On le voit, rien n’avait manqué à l’accomplissement de sa triste destinée. Cette dernière commande du chœur de Saint-Germain des Près était pour lui un coup de fortune: plus coloriste que le maître qu’il avait à traduire, il l’aurait soutenu quant à l’aspect général, et, excellent dessinateur, nourri des meilleurs enseignements, âme poétique et tendre, il aurait rendu à merveille l’onction de ce poëme, le plus sincèrement et ingénieusement catholique qu’ait produit notre époque. La vie matérielle lui semblait assurée. Il aurait eu du loisir pour continuer sa chère peinture, achever les portraits de ses amis. Élève de Rome, noté pour les travaux de longue haleine et secrètement désigné peut-être dans l’esprit de Flandrin pour traduire tout son œuvre sur le cuivre, il eût vu s’avancer vers lui le fauteuil de l’Institut. Mais la Fatalité veillait, et Soumy est tombé, jeune d’années, laissant une trace plus profonde dans le cœur de ses amis que dans le souvenir de ses contemporains, promettant à la nouvelle génération un véritable graveur et ne laissant que des pages éparses.
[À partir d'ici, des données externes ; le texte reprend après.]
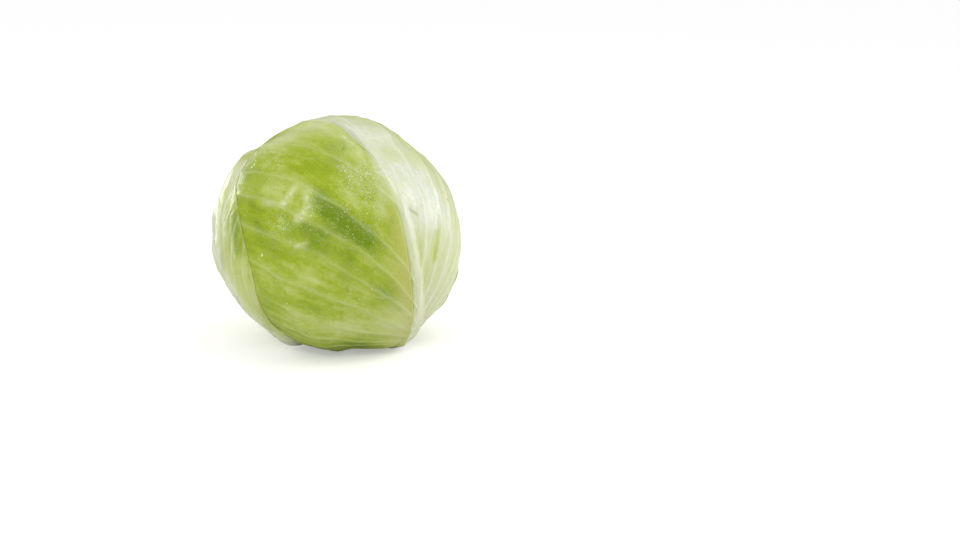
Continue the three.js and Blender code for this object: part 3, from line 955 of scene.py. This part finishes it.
# the leaf's skin without its veins, at its palest
heartSkin = {"tone": 0.1, "pale": 0, "cream": 1, "olive": 0, "bruise": 0}
for leaf in leaves:
    prepareLeaf(leaf)
leafMaterial = waxyLeafMaterial()
laid = bmesh.new()  # everything laid down so far, for the next leaf to lie on
heart = newPiece("heart_fine", heartMesh())
heart.data.materials.append(leafMaterial)
for name, level in heartSkin.items():
    keep(heart.data, name, np.full(len(heart.data.vertices), float(level)))
laid.from_mesh(heart.data)
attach(heart, "root")
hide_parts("heart")
print("heart", len(heart.data.vertices), "vertices")
for i, leaf in enumerate(leaves):
    piece = buildLeaf(leaf, leaves[:i], leaves[i + 1:], BVHTree.FromBMesh(laid))
    laid.from_mesh(piece.data)
    piece.data.materials.append(leafMaterial)
    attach(piece, "root")
    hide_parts(leaf["name"])
    print("leaf", leaf["name"], len(piece.data.vertices), "vertices")

stalkForm = {
    "cutRadius": 13.2,
    "radius": 12.6,
    "height": 5,
    "bevel": 0.8,
    "rounding": 0.25,  # half way round the bevel
    "steps": 128,
    "rings": 14,  # on the cut face
    "sideRings": 6,
    "wood": (0.72, 0.05),  # where its woody ring lies and how wide, as shares of the radius
    "sideWood": 0.4,
    "hollow": (0.5, 0.35),  # mm deep in the middle and its width as a share of the radius
    "groove": 0.25,  # mm deep along the woody ring
    "grain": (0.12, 1.5),  # mm deep and mm across
    "scars": 9,  # of the leaves that were broken off round it
    "scarDepth": 0.35,
    "seed": 21,
}


def stalkMesh():
    cutRadius, bevel, height = stalkForm["cutRadius"], stalkForm["bevel"], stalkForm["height"]
    rounding, rings, sideRings = stalkForm["rounding"], stalkForm["rings"], stalkForm["sideRings"]
    profile = [((cutRadius - bevel) * k / rings, 0) for k in range(rings + 1)]
    profile += [(cutRadius - rounding, rounding), (cutRadius, bevel)]
    for k in range(1, sideRings + 1):
        share = k / sideRings
        profile.append((lerp(cutRadius, stalkForm["radius"], share), lerp(bevel, height, share)))
    profile.append((0, height))
    bm = bmesh.new()
    verts = [bm.verts.new((radius, 0, z)) for radius, z in profile]
    edges = [bm.edges.new(pair) for pair in zip(verts, verts[1:])]
    bmesh.ops.spin(bm, geom=verts + edges, cent=(0, 0, 0), axis=(0, 0, 1), angle=2 * math.pi,
                   steps=stalkForm["steps"], use_merge=True)
    bmesh.ops.remove_doubles(bm, verts=bm.verts[:], dist=1e-4)
    bmesh.ops.recalc_face_normals(bm, faces=bm.faces[:])
    mesh = meshFrom(bm, "stalk_fine")

    at = coordinates(mesh)
    out = np.hypot(at[:, 0], at[:, 1])
    share = out / cutRadius
    turn = np.arctan2(at[:, 1], at[:, 0])
    wood, woodWidth = stalkForm["wood"]
    deep, wide = stalkForm["hollow"]
    grain, grainSize = stalkForm["grain"]
    onCut = (at[:, 2] < 0.1) & (share < 0.9)
    ring = np.exp(-((share - wood) / woodWidth) ** 2)
    hollow = deep * np.exp(-(share / wide) ** 2) + stalkForm["groove"] * ring
    grooves = grain * (1 + pattern(at, grainSize, stalkForm["seed"], 2))
    at[:, 2] += np.where(onCut, hollow + grooves, 0)
    onSide = (at[:, 2] > 0.5) & (at[:, 2] < height - 0.1)
    scars = -stalkForm["scarDepth"] * (1 - np.cos(stalkForm["scars"] * turn + at[:, 2])) / 2
    slim = 1 + np.where(onSide, scars / np.maximum(out, 1), 0)
    at[:, :2] *= slim[:, None]
    keep(mesh, "wood", np.where(share < 0.95, ring, stalkForm["sideWood"]))
    place(mesh, at + np.array([growthAxis.x, growthAxis.y, 0]) / milli)
    mesh.shade_smooth()
    return mesh


cutStalk = {
    "pith": "#e9e6cd",
    "wood": "#cdbf8e",
    "dried": "#b79f6a",
    "stain": 6,  # mm
    "stained": {"From Min": 0.5, "From Max": 0.75, "To Min": 0, "To Max": 0.7},
    "pores": 0.7,  # mm
    "relief": {"Strength": 0.5, "Distance": 0.0002},
    "surface": {"Roughness": 0.7, "Specular IOR Level": 0.3},
}


def cutStalkMaterial():
    # cabbage stalk, cut with a knife and dried for a day: dull, slightly browned and full of fine pores
    material = newMaterial("cabbage stalk, knife cut and dried")
    add = partial(addNode, material)
    pith, woody, dried = (linear(cutStalk[hue]) for hue in ("pith", "wood", "dried"))
    coords = add("TexCoord").outputs["Object"]
    wood = add("Attribute", {"attribute_name": "wood"}).outputs["Fac"]
    stain = add("TexNoise", {"Scale": 1000 / cutStalk["stain"], "Detail": 4}, {"Vector": coords})
    pores = add("TexVoronoi", {"Scale": 1000 / cutStalk["pores"]}, {"Vector": coords})
    flesh = add("Mix", {"data_type": "RGBA", 6: pith, 7: woody}, {0: wood})
    browned = add("MapRange", cutStalk["stained"], {"Value": stain.outputs["Fac"]})
    colour = add("Mix", {"data_type": "RGBA", 7: dried},
                 {0: browned.outputs["Result"], 6: flesh.outputs[2]})
    bump = add("Bump", cutStalk["relief"], {"Height": pores.outputs["Distance"]})
    skin = add("BsdfPrincipled", cutStalk["surface"],
               {"Base Color": colour.outputs[2], "Normal": bump.outputs["Normal"]})
    add("OutputMaterial", None, {"Surface": skin.outputs["BSDF"]})
    return material


stalk = newPiece("stalk_fine", stalkMesh())
stalk.data.materials.append(cutStalkMaterial())
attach(stalk, "root")
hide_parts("stalk")
print("stalk", len(stalk.data.vertices), "vertices")

# drops of water, in groups that lie along a line on the head: from, to, spread in degrees, drops and size
dew = {
    "seed": 5,
    "radius": (0.14, 0.5),  # least and most, for a group of size 1
    "smallness": 2.2,  # the higher, the more of them are small
    "longest": 1.25,  # downhill, as a share of the width
    "height": 0.62,  # as a share of the radius, as is the next
    "lifted": 0.18,
    "groups": [
        ((3, 134), (26, 131), 2.4, 200, 1.2),
        ((6, 124), (17, 121), 3.5, 200, 0.9),
        ((9, 138), (21, 124), 6, 200, 0.9),
        ((24, 122), (14, 110), 6, 300, 0.85),
        ((-17, 116), (24, 96), 6, 480, 0.7),
        ((-56, 141), (-36, 136), 4, 60, 1),
        ((-34, 110), (-23, 102), 3.5, 110, 0.8),
        ((-40, 118), (-22, 124), 6, 50, 0.7),
        ((30, 150), (70, 120), 12, 50, 1),
        ((0, 90), (0, 60), 20, 60, 1),
        ((120, 140), (160, 100), 18, 180, 1),
        ((-150, 120), (-100, 120), 16, 180, 1),
    ],
    "runs": [(73, 110, 1.6), (-34, 93, 1.4), (150, 104, 2.2)],  # place and half length of those that ran
    "runRadius": 0.8,
}


def bead():
    bm = bmesh.new()
    bmesh.ops.create_uvsphere(bm, u_segments=8, v_segments=5, radius=1)
    return meshFrom(bm, "bead")


def dropOn(bm, tree, spot, radius, stretch):
    # one drop where the outermost leaf is, drawn out downhill by stretch
    centre = Vector(headCentre * milli)
    towards = Vector(direction(*spot))
    hit, normal, _, _ = tree.ray_cast(centre + towards * headForm["outside"] * milli, -towards)
    if hit is None:
        return
    if normal.dot(towards) < 0:
        normal = -normal
    down = (Vector((0, 0, -1)) + normal * normal.z).normalized()
    across = normal.cross(down)
    size = radius * milli
    turned = Matrix((across, down, normal)).transposed().to_4x4()
    sized = Matrix.Diagonal((size, size * stretch, size * dew["height"], 1))
    lifted = Matrix.Translation(hit + normal * size * dew["lifted"])
    drop = bead()
    drop.transform(lifted @ turned @ sized)
    bm.from_mesh(drop)
    bpy.data.meshes.remove(drop)


def dewMesh(tree):
    random = np.random.default_rng(dew["seed"])
    bm = bmesh.new()
    for start, end, spread, drops, size in dew["groups"]:
        for _ in range(drops):
            share = random.uniform()
            azimuth = lerp(start[0], end[0], share) + random.normal(0, spread)
            polar = lerp(start[1], end[1], share) + random.normal(0, spread)
            radius = lerp(*dew["radius"], random.uniform() ** dew["smallness"]) * size
            dropOn(bm, tree, (azimuth, polar), radius, random.uniform(1, dew["longest"]))
    for azimuth, polar, long in dew["runs"]:
        dropOn(bm, tree, (azimuth, polar), dew["runRadius"], long / dew["runRadius"])
    mesh = meshFrom(bm, "dew")
    mesh.shade_smooth()
    return mesh


# the drops' colour is a painted glint: a diffuse pale green that makes them read as bright specks
water = {"paintedGlint": "#e8f2bc", "surface": {"Roughness": 0.02, "IOR": 1.333, "Transmission Weight": 0.25}}


def waterMaterial():
    # clean water beaded on wax: mostly a diffuse pale green, a painted glint standing in for the light that
    # a drop gathers and throws back, with one hard bright point on it
    material = newMaterial("water, standing drops")
    bead = addNode(material, "BsdfPrincipled", {"Base Color": linear(water["paintedGlint"]), **water["surface"]})
    addNode(material, "OutputMaterial", None, {"Surface": bead.outputs["BSDF"]})
    return material


drops = newPiece("dew", dewMesh(BVHTree.FromBMesh(laid)))
drops.data.materials.append(waterMaterial())
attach(drops, "root")
print("dew", len(drops.data.polygons), "faces")
laid.free()

# the camera: its lens in mm, metres from the head's centre and degrees up, right and down
view = {
    "lens": 70,
    "distance": 1.3067,
    "elevation": 13,
    "pan": 4.526,
    "tilt": 14.083,
}
elevation = math.radians(view["elevation"])
cameraData = bpy.data.cameras.new("camera")
cameraData.lens = view["lens"]
camera = newPiece("camera", cameraData)
camera.location = (
    growthAxis.x,
    growthAxis.y - view["distance"] * math.cos(elevation),
    headForm["centreHeight"] * milli + view["distance"] * math.sin(elevation),
)
camera.rotation_euler = (math.radians(90 - view["tilt"]), 0, -math.radians(view["pan"]))
bpy.context.scene.camera = camera

# how bright the room is as light, as seen in gloss and as seen behind the head
studio = {
    "fill": 0.78,
    "mirrored": 0.3,
    "backdrop": 1,
    "paper": 0.84,
    "paperGlow": 0.35,
    "floor": 4,  # half its width in metres
}
world = bpy.data.worlds.new("studio")
world.use_nodes = True
world.node_tree.nodes["Background"].inputs["Color"].default_value = (1, 1, 1, 1)
ray = addNode(world, "LightPath").outputs
glow = addNode(world, "Mix", {2: studio["fill"], 3: studio["mirrored"]}, {0: ray["Is Glossy Ray"]})
glow = addNode(world, "Mix", {3: studio["backdrop"]}, {0: ray["Is Camera Ray"], 2: glow.outputs[0]})
world.node_tree.links.new(glow.outputs[0], world.node_tree.nodes["Background"].inputs["Strength"])
bpy.context.scene.world = world
bpy.context.scene.view_settings.view_transform = "Standard"

# soft boxes: azimuth and elevation round the head in degrees, distance and size in metres, power in watts
softBoxes = {
    "left_box": {"from": (-140, 4), "distance": 0.9, "size": (0.2, 0.5), "power": 1.7},
    "right_box": {"from": (104, 22), "distance": 0.9, "size": (0.4, 0.6), "power": 2.4},
    "front_box": {"from": (-33, 34), "distance": 1.2, "size": (0.25, 0.25), "power": 2.2},
    "top_box": {"from": (42, 60), "distance": 1.1, "size": (0.3, 0.3), "power": 1.2},
}
for name, box in softBoxes.items():
    lightData = bpy.data.lights.new(name, "AREA")
    lightData.shape = "RECTANGLE"
    lightData.size, lightData.size_y = box["size"]
    lightData.energy = box["power"]
    light = newPiece(name, lightData)
    azimuth, height = box["from"]
    towards = Vector(direction(azimuth, 90 + height))
    light.location = Vector(headCentre * milli) + towards * box["distance"]
    light.rotation_euler = towards.to_track_quat("Z", "Y").to_euler()
print("camera and", len(softBoxes), "soft boxes")


def paperMaterial():
    # white studio paper: matte, and even up to the head, so that only the soft contact shadow shows on it
    material = newMaterial("white studio paper, matte and lit from below")
    watched = addNode(material, "LightPath").outputs["Is Camera Ray"]
    glow = addNode(material, "Math", {"operation": "MULTIPLY", 1: studio["paperGlow"]}, {0: watched})
    white = (*[studio["paper"]] * 3, 1)
    paper = addNode(material, "BsdfPrincipled",
                    {"Base Color": white, "Roughness": 0.9, "Emission Color": (1, 1, 1, 1)},
                    {"Emission Strength": glow.outputs[0]})
    addNode(material, "OutputMaterial", None, {"Surface": paper.outputs["BSDF"]})
    return material


bm = bmesh.new()
bmesh.ops.create_grid(bm, x_segments=1, y_segments=1, size=studio["floor"])
floor = newPiece("floor", meshFrom(bm, "floor"))
floor.data.materials.append(paperMaterial())
print("floor", 2 * studio["floor"], "m wide")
Soumy aurait eu sur l’école moderne de gravure une influence assurée. Il savait son métier aussi habilement que les plus habiles. Il avait de plus que ces habiles une intuition nette et décisive de la philosophie de l’Art. Il reportait tout à l’expression de la poésie intime et de l’harmonie générale. Il ne s’astreignait à aucune pratique de convention ou de tradition pour exprimer les chairs, les vêtements, les cheveux, les substances résistantes ou souples. Il étudiait avec son burin, comme il le faisait avec son pinceau ou son crayon, imitant en cela les maîtres du XVIIe siècle français, la plus noble des écoles de gravure.